Some cancers have a stronger correlation with obesity
So, which cancers are the most linked to obesity? Breast cancer was one of the first cancers to be linked. Epidemiologic studies since the 1970s have consistently found this link, both with cancer occurrence and prognosis. In postmenopausal women, rates of breast cancer increase by 30-50% with increase body weight. Some studies have found that central adiposity is an additional risk factor but others have not. Morbidly obese women have breast cancer death rates 3 times higher than those that are very lean. The reasons for this link is not entirely known, but one strong hypothesis is that adipose tissue may increase estrogen effects. Endometrial cancer may show a similar link for the same reason.
However, other cancers are also strongly linked despite estrogen playing little or no role in cancer development. For example, adenocarcinoma (a type of cancer type) of the esophagus also shows a massive 52.4% PAF in the US, for reasons that are not yet clear. Kidney cancer is also massively increased in the obese. Pancreatic cancer, colorectal cancer, liver and gallbladder cancer all show lower degrees of association, but still significant nonetheless.
Certain cancers are not related to obesity at all. Lung cancer, shows little association with obesity, which makes sense since smoking plays a dominant role. Cervical cancer similarly shows no association. Again this makes sense since human papilloma virus is thought to play the starring role. But ovarian cancer, and prostate cancer also show no evidence that obesity has any influence.
The bottom line is that obesity is an important factor in cancer in general, although not all cancers. Clearly, cancer is a multi-factorial disease, meaning that many different factors determine its course. This is similar to cardiovascular disease, where it is well known that there is no single cause of disease. Smoking, genetics, sex, menopausal state, inflammation, diet, exercise, stress, obesity, diabetes, high blood pressure, metabolic syndrome all play a role in its development. This does not minimize the importance of any of these factors, but simply means we must accept that multiple pathways are important. In heart disease, this is well established dogma.

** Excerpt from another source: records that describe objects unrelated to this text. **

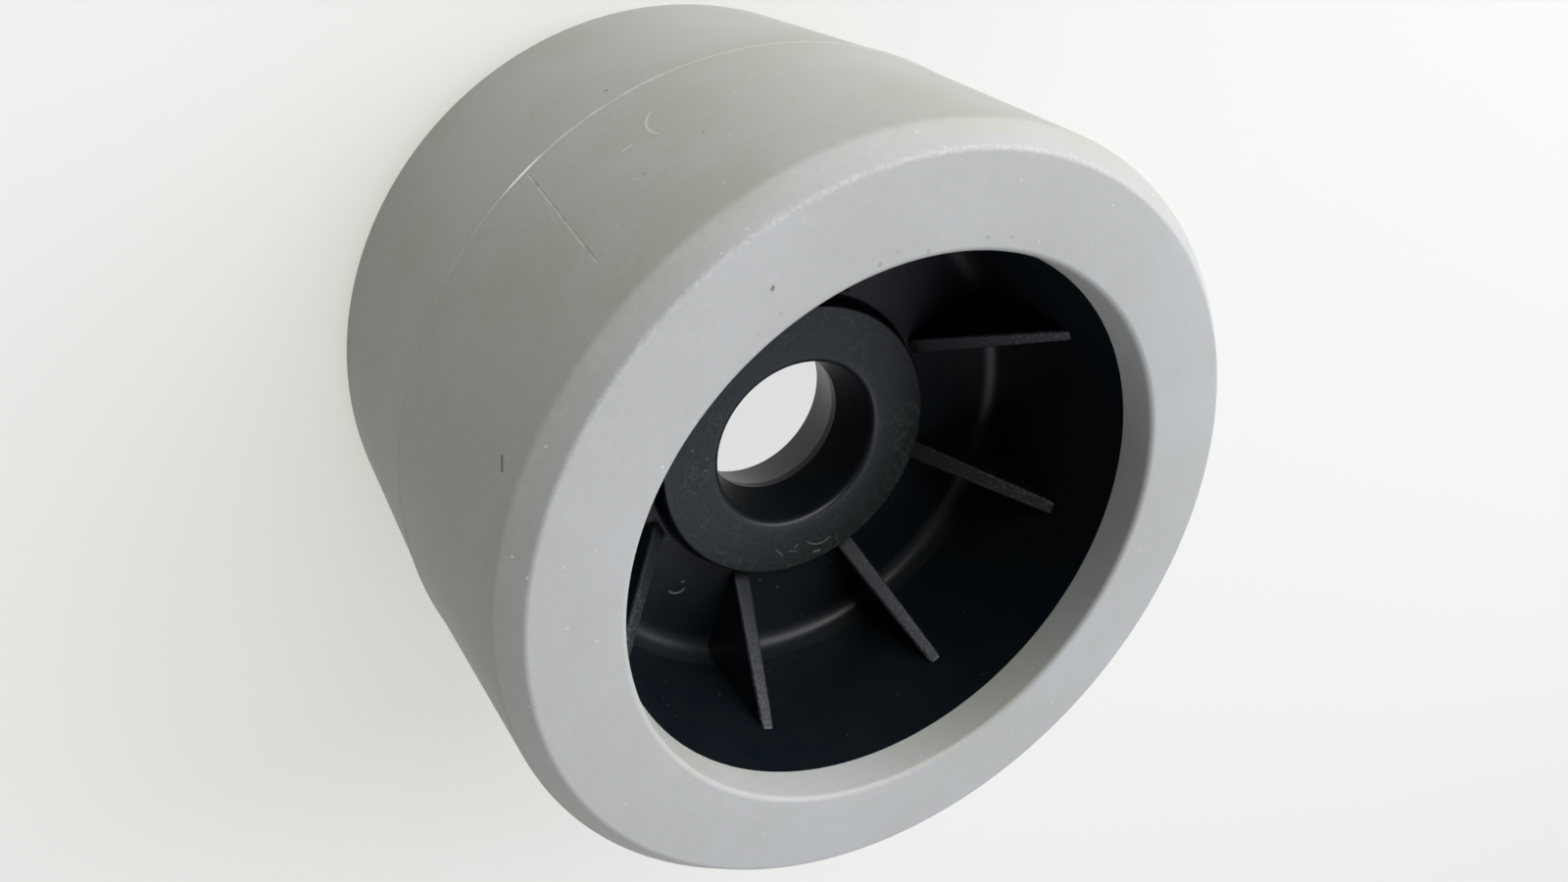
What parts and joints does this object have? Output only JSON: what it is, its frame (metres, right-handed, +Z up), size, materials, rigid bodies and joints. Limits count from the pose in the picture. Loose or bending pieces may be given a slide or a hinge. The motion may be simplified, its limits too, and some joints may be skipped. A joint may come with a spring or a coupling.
{
  "type": "boat trailer wobble roller",
  "caption": "Short smooth roller with drafted tread and bevelled shoulders over a ribbed core, whose flared bore lets it rock on its spindle.",
  "frame": {"origin": "on the bore's axis, in the plane of the lower end face that the roller stands on", "axes": "+Z up along the bore; +X along one of the ribs"},
  "size_m": [0.11, 0.11, 0.077],
  "materials": {
    "tyre": "satin, soft grey elastomer with a fine moulded skin",
    "core": "satin black moulded plastic"
  },
  "bodies": {
    "root": {"tyre": "tyre", "core": "core"}
  },
  "joints": []
}
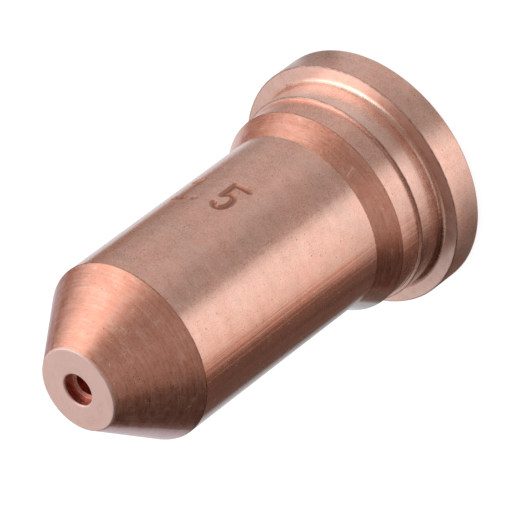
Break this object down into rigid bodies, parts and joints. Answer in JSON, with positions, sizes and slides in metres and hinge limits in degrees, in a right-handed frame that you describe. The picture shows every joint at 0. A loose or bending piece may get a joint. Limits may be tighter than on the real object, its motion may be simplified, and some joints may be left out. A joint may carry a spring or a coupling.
{
  "type": "plasma torch nozzle",
  "caption": "Turned copper cutting nozzle with a conical nose, long round body, stepped collars and a clamping flange; it narrows the plasma arc to a fine jet.",
  "frame": {"origin": "centre of the rear face, on the surface that the nozzle stands on", "axes": "+Z along the bore axis, towards the tip; +X and +Y across it, with -Y facing the picture's camera"},
  "size_m": [0.0164, 0.0164, 0.0282],
  "materials": {
    "copper": "turned, slightly tarnished"
  },
  "bodies": {
    "root": {"nozzle": "copper"}
  },
  "joints": []
}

However, in cancer, there has been a pervasive consensus that it is caused by a single problem – mutations, and that everything that causes cancer does so through genetic mutations. This is certainly true for some things such as ionizing radiation causing cancer. However, this so-called somatic mutation theory (SMT) is almost certainly wrong, for reasons that we will go into later in detail.
The strong association with the obesity is also a great example. This is rarely discussed given that obesity accounts for 20-30% of common cancers (PAF). Becoming obese does not cause genetic mutations. Fat cells are not mutagenic. But it certainly does open the door to considering the hormonal/ metabolic side of cancer.
Because if metabolic disease plays a key role in certain cancers, then prevention of those disease will depend upon reversing those metabolic defects. Again, a new hope arises.